SET PROBLEM:
Restate each of the lines given below, word for word.
## begin
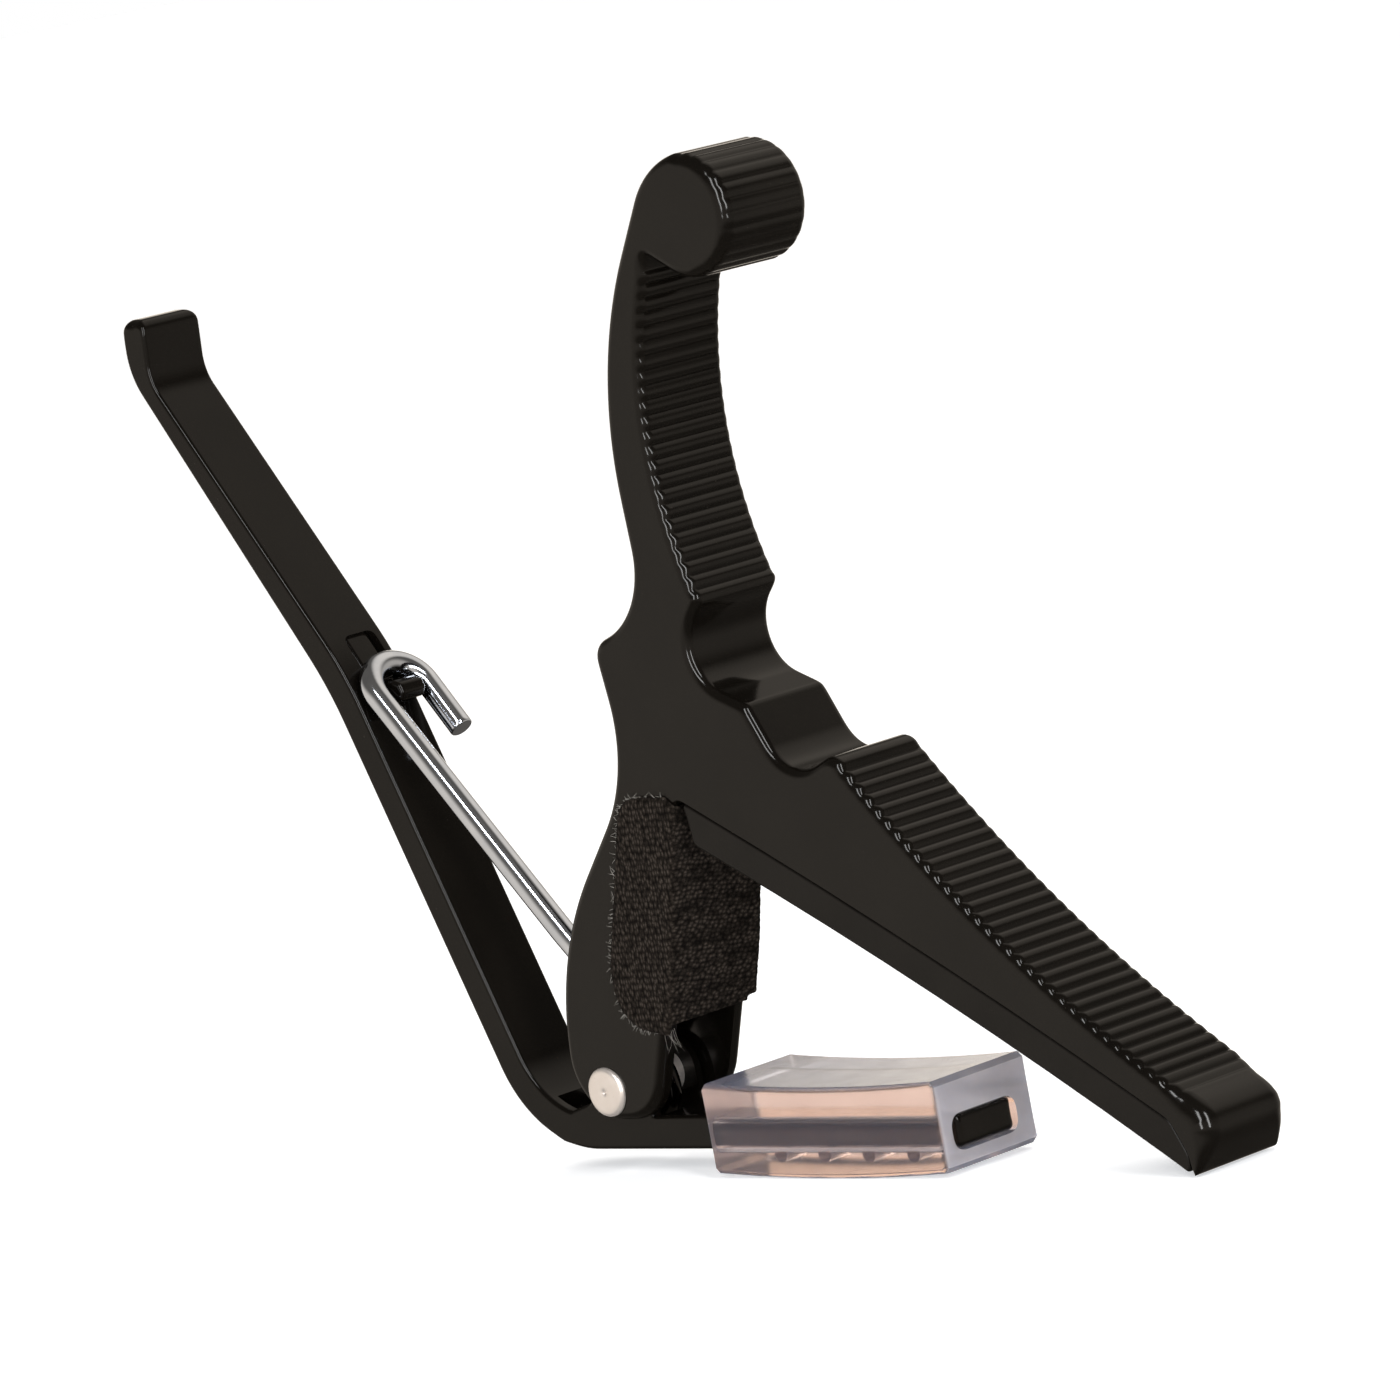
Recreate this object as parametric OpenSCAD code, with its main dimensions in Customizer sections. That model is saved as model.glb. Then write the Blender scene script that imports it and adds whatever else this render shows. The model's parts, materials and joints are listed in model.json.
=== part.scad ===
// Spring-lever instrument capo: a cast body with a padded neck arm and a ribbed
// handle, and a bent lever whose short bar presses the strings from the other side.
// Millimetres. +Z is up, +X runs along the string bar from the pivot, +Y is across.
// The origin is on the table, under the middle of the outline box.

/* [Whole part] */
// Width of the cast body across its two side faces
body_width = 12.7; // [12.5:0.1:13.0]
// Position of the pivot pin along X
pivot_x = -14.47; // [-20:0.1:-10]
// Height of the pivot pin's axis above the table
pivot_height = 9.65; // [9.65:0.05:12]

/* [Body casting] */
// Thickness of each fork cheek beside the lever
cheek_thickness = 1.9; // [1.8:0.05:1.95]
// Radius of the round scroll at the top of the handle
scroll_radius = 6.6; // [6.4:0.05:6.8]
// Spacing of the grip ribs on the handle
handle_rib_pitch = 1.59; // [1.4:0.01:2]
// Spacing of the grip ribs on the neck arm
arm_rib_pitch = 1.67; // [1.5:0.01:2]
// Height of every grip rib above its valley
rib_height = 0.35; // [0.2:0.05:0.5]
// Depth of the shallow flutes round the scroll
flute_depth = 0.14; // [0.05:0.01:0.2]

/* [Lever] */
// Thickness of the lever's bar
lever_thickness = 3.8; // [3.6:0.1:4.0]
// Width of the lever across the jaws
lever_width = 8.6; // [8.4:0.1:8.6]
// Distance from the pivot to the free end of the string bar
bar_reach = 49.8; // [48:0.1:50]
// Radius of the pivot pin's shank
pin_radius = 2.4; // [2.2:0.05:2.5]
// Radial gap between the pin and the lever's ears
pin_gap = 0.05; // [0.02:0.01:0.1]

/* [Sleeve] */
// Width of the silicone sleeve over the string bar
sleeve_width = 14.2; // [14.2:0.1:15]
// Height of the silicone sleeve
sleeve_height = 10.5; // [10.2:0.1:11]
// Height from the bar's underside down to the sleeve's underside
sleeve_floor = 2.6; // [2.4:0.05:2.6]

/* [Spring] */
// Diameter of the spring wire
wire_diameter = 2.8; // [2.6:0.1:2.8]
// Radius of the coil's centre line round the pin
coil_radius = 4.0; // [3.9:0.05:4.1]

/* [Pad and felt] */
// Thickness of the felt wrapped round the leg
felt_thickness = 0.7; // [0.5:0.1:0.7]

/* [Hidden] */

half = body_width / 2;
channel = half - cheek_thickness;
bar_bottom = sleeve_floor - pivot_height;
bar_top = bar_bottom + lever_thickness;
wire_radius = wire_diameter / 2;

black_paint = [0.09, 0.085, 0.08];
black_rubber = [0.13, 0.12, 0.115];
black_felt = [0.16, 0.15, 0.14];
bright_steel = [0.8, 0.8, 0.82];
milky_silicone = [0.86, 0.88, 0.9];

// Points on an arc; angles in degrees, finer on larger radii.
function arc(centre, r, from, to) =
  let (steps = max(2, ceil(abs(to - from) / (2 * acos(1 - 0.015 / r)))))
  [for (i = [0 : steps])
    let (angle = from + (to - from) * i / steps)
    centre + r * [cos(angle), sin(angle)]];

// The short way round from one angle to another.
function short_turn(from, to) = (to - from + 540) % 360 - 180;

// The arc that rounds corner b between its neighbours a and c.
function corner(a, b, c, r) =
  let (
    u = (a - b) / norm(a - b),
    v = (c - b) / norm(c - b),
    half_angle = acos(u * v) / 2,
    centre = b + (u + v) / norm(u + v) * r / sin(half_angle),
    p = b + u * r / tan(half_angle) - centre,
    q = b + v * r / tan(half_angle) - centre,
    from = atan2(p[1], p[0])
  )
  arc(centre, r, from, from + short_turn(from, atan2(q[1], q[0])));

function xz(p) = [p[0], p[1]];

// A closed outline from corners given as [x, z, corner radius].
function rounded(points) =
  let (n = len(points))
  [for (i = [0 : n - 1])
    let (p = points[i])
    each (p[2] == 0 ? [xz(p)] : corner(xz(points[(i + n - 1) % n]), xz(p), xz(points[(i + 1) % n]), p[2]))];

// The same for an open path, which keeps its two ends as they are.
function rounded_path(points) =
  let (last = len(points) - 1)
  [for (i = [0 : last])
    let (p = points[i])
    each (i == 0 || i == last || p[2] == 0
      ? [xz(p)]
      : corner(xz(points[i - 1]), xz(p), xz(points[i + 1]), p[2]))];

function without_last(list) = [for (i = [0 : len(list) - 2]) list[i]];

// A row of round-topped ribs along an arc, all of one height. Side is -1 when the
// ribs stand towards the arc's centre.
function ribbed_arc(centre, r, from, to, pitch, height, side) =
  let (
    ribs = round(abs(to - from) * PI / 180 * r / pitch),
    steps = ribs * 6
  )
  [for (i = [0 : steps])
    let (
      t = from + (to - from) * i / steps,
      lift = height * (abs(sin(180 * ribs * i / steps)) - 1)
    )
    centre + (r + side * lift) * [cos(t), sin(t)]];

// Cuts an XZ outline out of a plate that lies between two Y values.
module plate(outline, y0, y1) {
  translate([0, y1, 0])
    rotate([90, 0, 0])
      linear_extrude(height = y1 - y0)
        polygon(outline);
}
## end
SOLUTION FOR THIS EXERCISE:
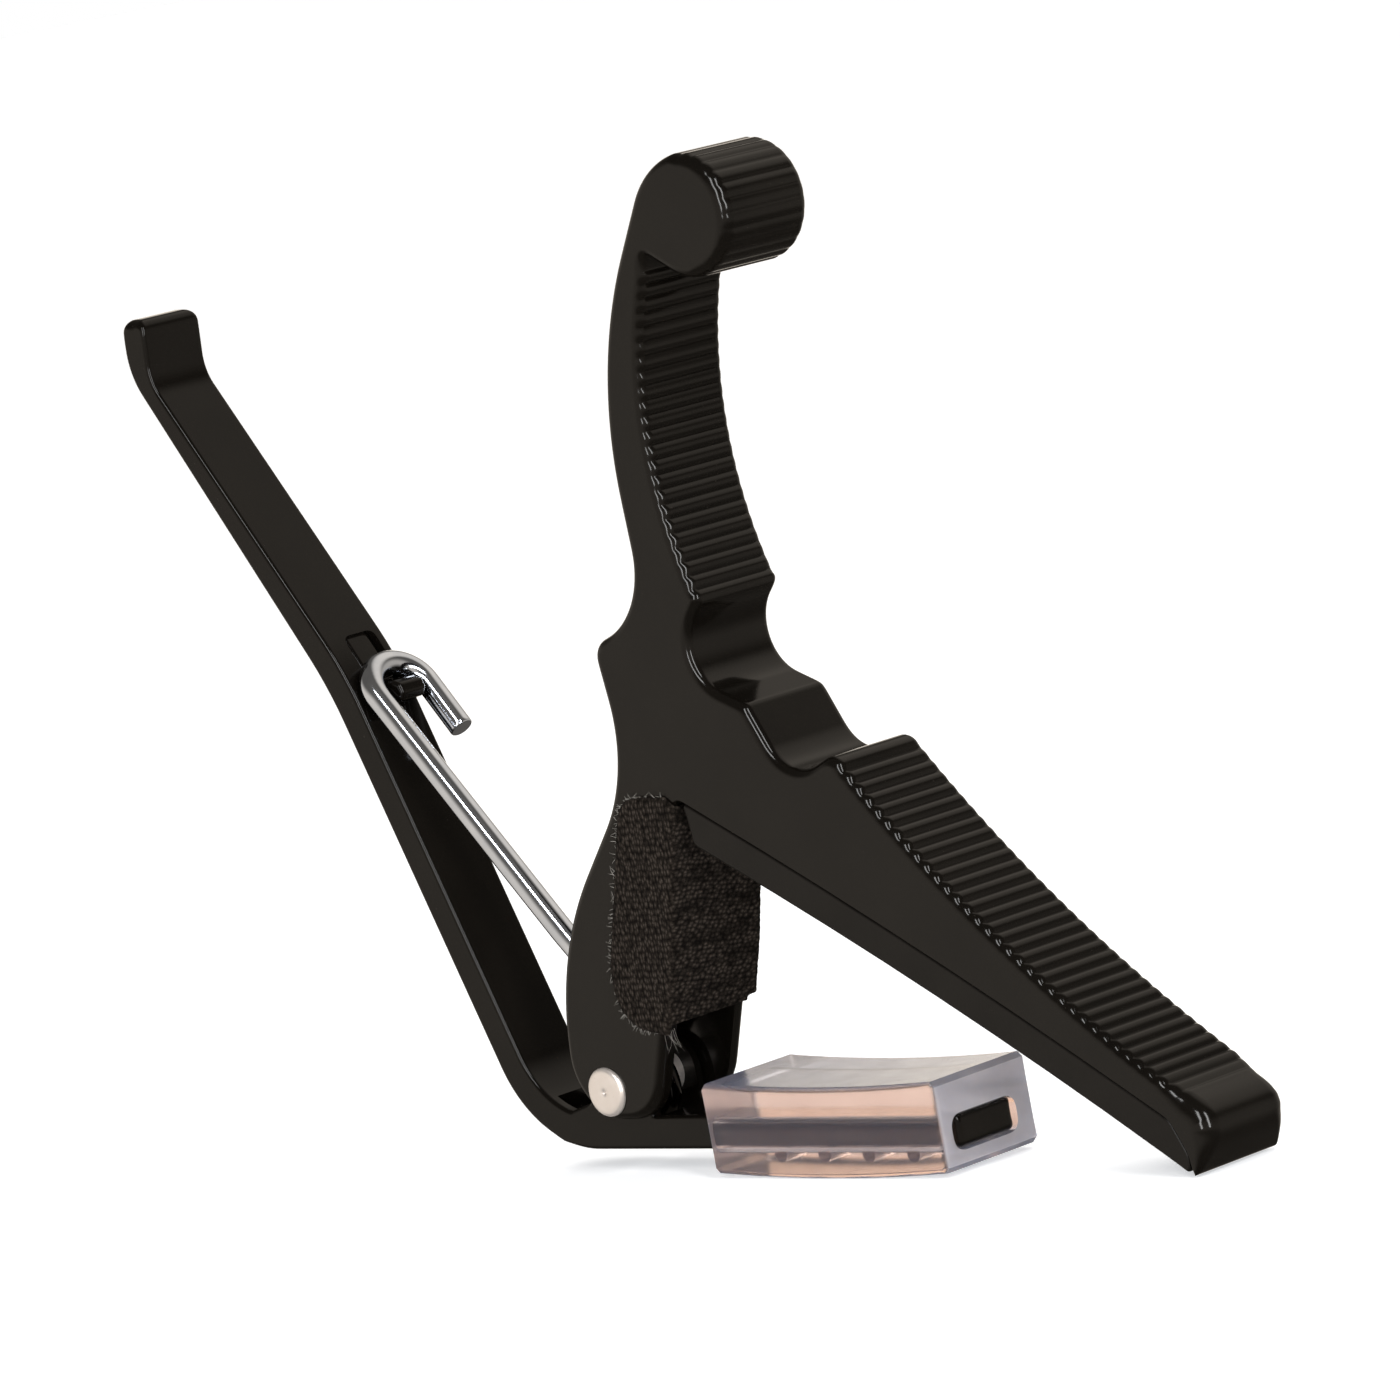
Recreate this object as parametric OpenSCAD code, with its main dimensions in Customizer sections. That model is saved as model.glb. Then write the Blender scene script that imports it and adds whatever else this render shows. The model's parts, materials and joints are listed in model.json.
=== part.scad ===
// Spring-lever instrument capo: a cast body with a padded neck arm and a ribbed
// handle, and a bent lever whose short bar presses the strings from the other side.
// Millimetres. +Z is up, +X runs along the string bar from the pivot, +Y is across.
// The origin is on the table, under the middle of the outline box.

/* [Whole part] */
// Width of the cast body across its two side faces
body_width = 12.7; // [12.5:0.1:13.0]
// Position of the pivot pin along X
pivot_x = -14.47; // [-20:0.1:-10]
// Height of the pivot pin's axis above the table
pivot_height = 9.65; // [9.65:0.05:12]

/* [Body casting] */
// Thickness of each fork cheek beside the lever
cheek_thickness = 1.9; // [1.8:0.05:1.95]
// Radius of the round scroll at the top of the handle
scroll_radius = 6.6; // [6.4:0.05:6.8]
// Spacing of the grip ribs on the handle
handle_rib_pitch = 1.59; // [1.4:0.01:2]
// Spacing of the grip ribs on the neck arm
arm_rib_pitch = 1.67; // [1.5:0.01:2]
// Height of every grip rib above its valley
rib_height = 0.35; // [0.2:0.05:0.5]
// Depth of the shallow flutes round the scroll
flute_depth = 0.14; // [0.05:0.01:0.2]

/* [Lever] */
// Thickness of the lever's bar
lever_thickness = 3.8; // [3.6:0.1:4.0]
// Width of the lever across the jaws
lever_width = 8.6; // [8.4:0.1:8.6]
// Distance from the pivot to the free end of the string bar
bar_reach = 49.8; // [48:0.1:50]
// Radius of the pivot pin's shank
pin_radius = 2.4; // [2.2:0.05:2.5]
// Radial gap between the pin and the lever's ears
pin_gap = 0.05; // [0.02:0.01:0.1]

/* [Sleeve] */
// Width of the silicone sleeve over the string bar
sleeve_width = 14.2; // [14.2:0.1:15]
// Height of the silicone sleeve
sleeve_height = 10.5; // [10.2:0.1:11]
// Height from the bar's underside down to the sleeve's underside
sleeve_floor = 2.6; // [2.4:0.05:2.6]

/* [Spring] */
// Diameter of the spring wire
wire_diameter = 2.8; // [2.6:0.1:2.8]
// Radius of the coil's centre line round the pin
coil_radius = 4.0; // [3.9:0.05:4.1]

/* [Pad and felt] */
// Thickness of the felt wrapped round the leg
felt_thickness = 0.7; // [0.5:0.1:0.7]

/* [Hidden] */

half = body_width / 2;
channel = half - cheek_thickness;
bar_bottom = sleeve_floor - pivot_height;
bar_top = bar_bottom + lever_thickness;
wire_radius = wire_diameter / 2;

black_paint = [0.09, 0.085, 0.08];
black_rubber = [0.13, 0.12, 0.115];
black_felt = [0.16, 0.15, 0.14];
bright_steel = [0.8, 0.8, 0.82];
milky_silicone = [0.86, 0.88, 0.9];

// Points on an arc; angles in degrees, finer on larger radii.
function arc(centre, r, from, to) =
  let (steps = max(2, ceil(abs(to - from) / (2 * acos(1 - 0.015 / r)))))
  [for (i = [0 : steps])
    let (angle = from + (to - from) * i / steps)
    centre + r * [cos(angle), sin(angle)]];

// The short way round from one angle to another.
function short_turn(from, to) = (to - from + 540) % 360 - 180;

// The arc that rounds corner b between its neighbours a and c.
function corner(a, b, c, r) =
  let (
    u = (a - b) / norm(a - b),
    v = (c - b) / norm(c - b),
    half_angle = acos(u * v) / 2,
    centre = b + (u + v) / norm(u + v) * r / sin(half_angle),
    p = b + u * r / tan(half_angle) - centre,
    q = b + v * r / tan(half_angle) - centre,
    from = atan2(p[1], p[0])
  )
  arc(centre, r, from, from + short_turn(from, atan2(q[1], q[0])));

function xz(p) = [p[0], p[1]];

// A closed outline from corners given as [x, z, corner radius].
function rounded(points) =
  let (n = len(points))
  [for (i = [0 : n - 1])
    let (p = points[i])
    each (p[2] == 0 ? [xz(p)] : corner(xz(points[(i + n - 1) % n]), xz(p), xz(points[(i + 1) % n]), p[2]))];

// The same for an open path, which keeps its two ends as they are.
function rounded_path(points) =
  let (last = len(points) - 1)
  [for (i = [0 : last])
    let (p = points[i])
    each (i == 0 || i == last || p[2] == 0
      ? [xz(p)]
      : corner(xz(points[i - 1]), xz(p), xz(points[i + 1]), p[2]))];

function without_last(list) = [for (i = [0 : len(list) - 2]) list[i]];

// A row of round-topped ribs along an arc, all of one height. Side is -1 when the
// ribs stand towards the arc's centre.
function ribbed_arc(centre, r, from, to, pitch, height, side) =
  let (
    ribs = round(abs(to - from) * PI / 180 * r / pitch),
    steps = ribs * 6
  )
  [for (i = [0 : steps])
    let (
      t = from + (to - from) * i / steps,
      lift = height * (abs(sin(180 * ribs * i / steps)) - 1)
    )
    centre + (r + side * lift) * [cos(t), sin(t)]];

// Cuts an XZ outline out of a plate that lies between two Y values.
module plate(outline, y0, y1) {
  translate([0, y1, 0])
    rotate([90, 0, 0])
      linear_extrude(height = y1 - y0)
        polygon(outline);
}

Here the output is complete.